··· The input ···

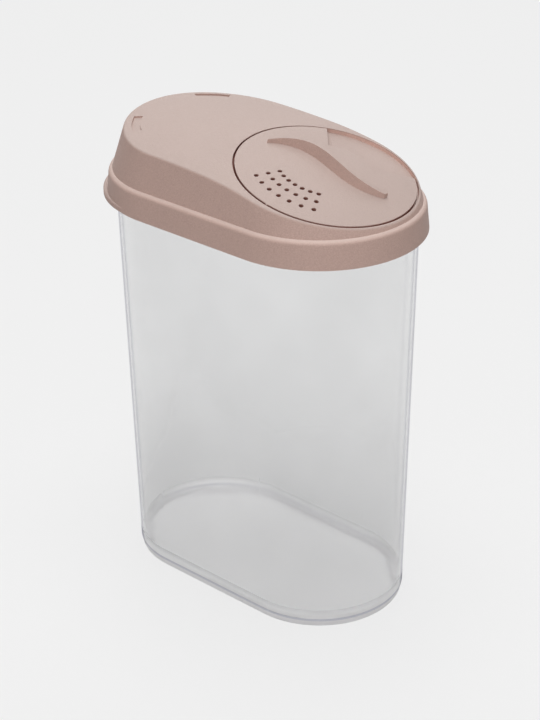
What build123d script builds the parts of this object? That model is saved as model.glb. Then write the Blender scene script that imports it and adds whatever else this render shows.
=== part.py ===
from build123d import *
import os
from math import cos, radians, sin, sqrt, tan

# Laundry powder dispenser: a clear oblong container, a lift-off lid with a domed,
# forward-sloping top, and a dial in the lid that opens a pour mouth or a sprinkler.
# Millimetres. +X points to the pouring end, +Z is up, and z = 0 is the standing face.

# Container
half_straight = 34.6
base_radius = 43.3
mouth_radius = 47.8
container_height = 210.5
container_wall = 1.5
floor_thickness = 2.0
floor_fillet = 4.0
foot_height = 2.7
foot_inset = 0.8
foot_width = 1.8
shoulder_fillet = 0.6
rim_chamfer = 0.3
gate_diameter = 19.0
gate_depth = 0.15

# Lid rim, which hangs over the container's mouth
skirt_gap = 1.3
skirt_wall = 2.0
skirt_drop = 10.5
skirt_draft = 5.6
ledge_rise = 3.45
ledge_width = 1.75
ledge_fillet = 2.9
plug_clearance = 0.45
plug_wall = 1.5
plug_depth = 6.0
seat_thickness = 1.5

# Lifting lip under the rear end of the rim
lip_reach = 3.1
lip_radius = 51.2
lip_thickness = 2.6
lip_fillet = 0.7

# Raised top of the lid, closed by a dome
side_draft = 9.0
end_draft = 20.0
raised_reach = 40.0
lid_wall = 2.2
dome_radius = 205.0
rear_dome_radius = 700.0
crest_lean = 3.7
dome_half_arc = 18.0
front_sweep = 35.0
rear_sweep = 9.0
edge_fillet = 1.2

# Dial seat, measured along and across the dial's own tilted axis
dial_ahead = 38.9
dial_rise = 16.1
dial_tilt = 13.6
dial_rest = 2.2
pocket_radius = 44.3
pocket_depth = 2.2
pocket_floor = 1.8
pocket_wall = 1.8
boss_radius = 9.0
boss_height = 1.0

# Dial
dial_gap = 1.05
seat_play = 0.1
dial_shell = 1.9
dial_rim = 1.6
cell_inner = 21.5
cell_half_angle = 38.5
cell_wall = 1.4
window_inset = 0.4
window_rim = 2.8
window_half_angle = 35.0
hub_radius = 6.0
hub_clearance = 0.05
hub_wall = 1.8
hook_reach = 0.8
hook_height = 1.8
hook_play = 0.15
prong_slot = 1.6
nub_radius = 0.6
nub_proud = 0.5

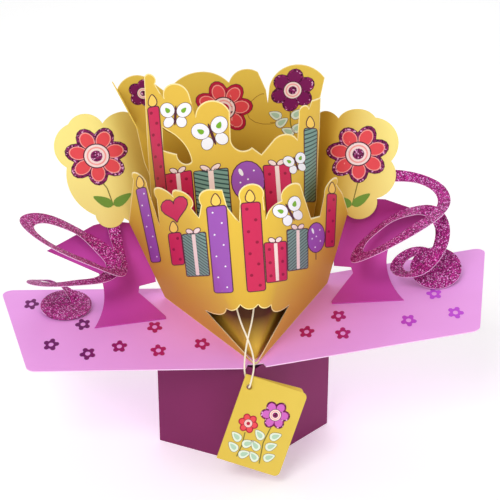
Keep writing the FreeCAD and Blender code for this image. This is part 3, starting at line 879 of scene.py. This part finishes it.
world = bpy.data.worlds.new("studio")
bpy.context.scene.world = world
world.use_nodes = True
tree = world.node_tree
light = tree.nodes["Background"]
light.inputs["Color"].default_value = (1, 1, 1, 1)
light.inputs["Strength"].default_value = 0.5
white = tree.nodes.new("ShaderNodeBackground")
white.inputs["Color"].default_value = (1, 1, 1, 1)
white.inputs["Strength"].default_value = 1.0
rays = tree.nodes.new("ShaderNodeLightPath")


def either(first, second):
    """1 where one of two sockets is 1."""
    node = tree.nodes.new("ShaderNodeMath")
    node.operation = "MAXIMUM"
    tree.links.new(first, node.inputs[0])
    tree.links.new(second, node.inputs[1])
    return node.outputs[0]


straight = either(rays.outputs["Is Camera Ray"], rays.outputs["Is Transmission Ray"])
mix = tree.nodes.new("ShaderNodeMixShader")
tree.links.new(either(straight, rays.outputs["Is Glossy Ray"]), mix.inputs["Fac"])
tree.links.new(light.outputs[0], mix.inputs[1])
tree.links.new(white.outputs[0], mix.inputs[2])
tree.links.new(mix.outputs[0], tree.nodes["World Output"].inputs["Surface"])
print("floor and background ready")


# %% Lamps
def lamp(name, place, size, power, target=(0, 0, 0.09)):
    data = bpy.data.lights.new(name, "AREA")
    data.size = size
    data.energy = power
    piece = bpy.data.objects.new(name, data)
    piece.location = place
    piece.rotation_euler = (Vector(target) - Vector(place)).to_track_quat("-Z", "Y").to_euler()
    bpy.context.scene.collection.objects.link(piece)


lamp("key", (-0.4, -0.75, 0.9), 0.5, 5.5)
lamp("fill", (0.7, -0.85, 0.5), 0.8, 2.4)
lamp("back", (0.1, 0.8, 0.8), 0.8, 2)
print("lamps ready")

# %% Camera
AZIMUTH = math.radians(-3.45)
DISTANCE = 0.6
target = Vector((-0.0009, -ORIGIN_BACK * MM, 0.0989))
level = Vector((math.sin(AZIMUTH), -math.cos(AZIMUTH), 0)) * math.cos(VIEW_DOWN)
back = level + Vector((0, 0, math.sin(VIEW_DOWN)))
camera_data = bpy.data.cameras.new("camera")
camera_data.lens = 93.3
camera_data.sensor_width = 36
camera = bpy.data.objects.new("camera", camera_data)
camera.location = target + back * DISTANCE
camera.rotation_euler = (-back).to_track_quat("-Z", "Y").to_euler()
bpy.context.scene.collection.objects.link(camera)
bpy.context.scene.camera = camera
bpy.context.scene.view_settings.view_transform = "Standard"
print("camera at", tuple(round(v, 4) for v in camera.location))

···

_Written instruction_
Write the entries again, exactly as they stand.

_Finished answer_
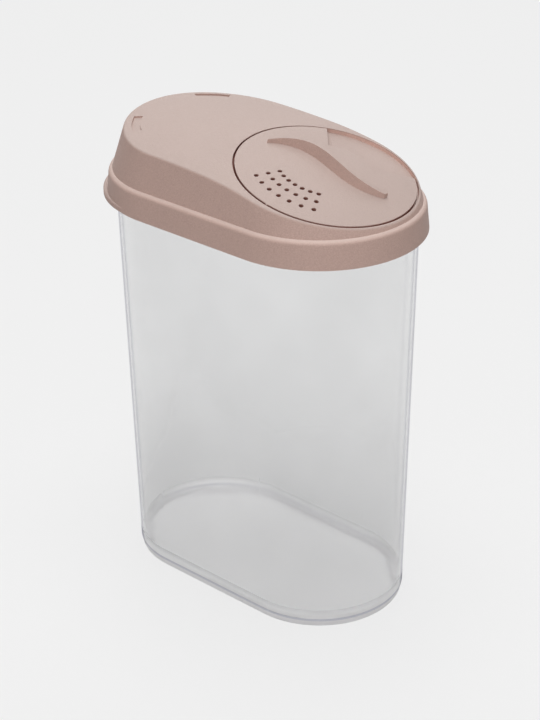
What build123d script builds the parts of this object? That model is saved as model.glb. Then write the Blender scene script that imports it and adds whatever else this render shows.
=== part.py ===
from build123d import *
import os
from math import cos, radians, sin, sqrt, tan

# Laundry powder dispenser: a clear oblong container, a lift-off lid with a domed,
# forward-sloping top, and a dial in the lid that opens a pour mouth or a sprinkler.
# Millimetres. +X points to the pouring end, +Z is up, and z = 0 is the standing face.

# Container
half_straight = 34.6
base_radius = 43.3
mouth_radius = 47.8
container_height = 210.5
container_wall = 1.5
floor_thickness = 2.0
floor_fillet = 4.0
foot_height = 2.7
foot_inset = 0.8
foot_width = 1.8
shoulder_fillet = 0.6
rim_chamfer = 0.3
gate_diameter = 19.0
gate_depth = 0.15

# Lid rim, which hangs over the container's mouth
skirt_gap = 1.3
skirt_wall = 2.0
skirt_drop = 10.5
skirt_draft = 5.6
ledge_rise = 3.45
ledge_width = 1.75
ledge_fillet = 2.9
plug_clearance = 0.45
plug_wall = 1.5
plug_depth = 6.0
seat_thickness = 1.5

# Lifting lip under the rear end of the rim
lip_reach = 3.1
lip_radius = 51.2
lip_thickness = 2.6
lip_fillet = 0.7

# Raised top of the lid, closed by a dome
side_draft = 9.0
end_draft = 20.0
raised_reach = 40.0
lid_wall = 2.2
dome_radius = 205.0
rear_dome_radius = 700.0
crest_lean = 3.7
dome_half_arc = 18.0
front_sweep = 35.0
rear_sweep = 9.0
edge_fillet = 1.2

# Dial seat, measured along and across the dial's own tilted axis
dial_ahead = 38.9
dial_rise = 16.1
dial_tilt = 13.6
dial_rest = 2.2
pocket_radius = 44.3
pocket_depth = 2.2
pocket_floor = 1.8
pocket_wall = 1.8
boss_radius = 9.0
boss_height = 1.0

# Dial
dial_gap = 1.05
seat_play = 0.1
dial_shell = 1.9
dial_rim = 1.6
cell_inner = 21.5
cell_half_angle = 38.5
cell_wall = 1.4
window_inset = 0.4
window_rim = 2.8
window_half_angle = 35.0
hub_radius = 6.0
hub_clearance = 0.05
hub_wall = 1.8
hook_reach = 0.8
hook_height = 1.8
hook_play = 0.15
prong_slot = 1.6
nub_radius = 0.6
nub_proud = 0.5

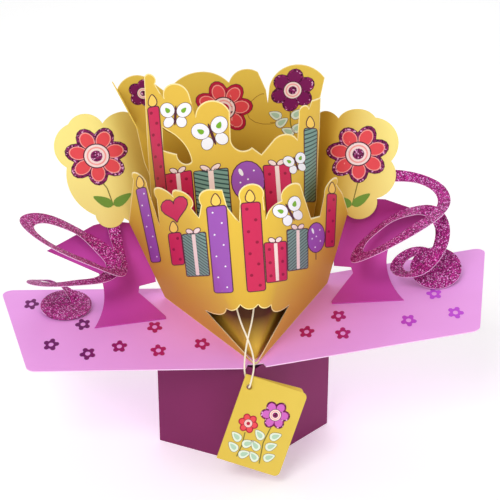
Keep writing the FreeCAD and Blender code for this image. This is part 3, starting at line 879 of scene.py. This part finishes it.
world = bpy.data.worlds.new("studio")
bpy.context.scene.world = world
world.use_nodes = True
tree = world.node_tree
light = tree.nodes["Background"]
light.inputs["Color"].default_value = (1, 1, 1, 1)
light.inputs["Strength"].default_value = 0.5
white = tree.nodes.new("ShaderNodeBackground")
white.inputs["Color"].default_value = (1, 1, 1, 1)
white.inputs["Strength"].default_value = 1.0
rays = tree.nodes.new("ShaderNodeLightPath")


def either(first, second):
    """1 where one of two sockets is 1."""
    node = tree.nodes.new("ShaderNodeMath")
    node.operation = "MAXIMUM"
    tree.links.new(first, node.inputs[0])
    tree.links.new(second, node.inputs[1])
    return node.outputs[0]


straight = either(rays.outputs["Is Camera Ray"], rays.outputs["Is Transmission Ray"])
mix = tree.nodes.new("ShaderNodeMixShader")
tree.links.new(either(straight, rays.outputs["Is Glossy Ray"]), mix.inputs["Fac"])
tree.links.new(light.outputs[0], mix.inputs[1])
tree.links.new(white.outputs[0], mix.inputs[2])
tree.links.new(mix.outputs[0], tree.nodes["World Output"].inputs["Surface"])
print("floor and background ready")


# %% Lamps
def lamp(name, place, size, power, target=(0, 0, 0.09)):
    data = bpy.data.lights.new(name, "AREA")
    data.size = size
    data.energy = power
    piece = bpy.data.objects.new(name, data)
    piece.location = place
    piece.rotation_euler = (Vector(target) - Vector(place)).to_track_quat("-Z", "Y").to_euler()
    bpy.context.scene.collection.objects.link(piece)


lamp("key", (-0.4, -0.75, 0.9), 0.5, 5.5)
lamp("fill", (0.7, -0.85, 0.5), 0.8, 2.4)
lamp("back", (0.1, 0.8, 0.8), 0.8, 2)
print("lamps ready")

# %% Camera
AZIMUTH = math.radians(-3.45)
DISTANCE = 0.6
target = Vector((-0.0009, -ORIGIN_BACK * MM, 0.0989))
level = Vector((math.sin(AZIMUTH), -math.cos(AZIMUTH), 0)) * math.cos(VIEW_DOWN)
back = level + Vector((0, 0, math.sin(VIEW_DOWN)))
camera_data = bpy.data.cameras.new("camera")
camera_data.lens = 93.3
camera_data.sensor_width = 36
camera = bpy.data.objects.new("camera", camera_data)
camera.location = target + back * DISTANCE
camera.rotation_euler = (-back).to_track_quat("-Z", "Y").to_euler()
bpy.context.scene.collection.objects.link(camera)
bpy.context.scene.camera = camera
bpy.context.scene.view_settings.view_transform = "Standard"
print("camera at", tuple(round(v, 4) for v in camera.location))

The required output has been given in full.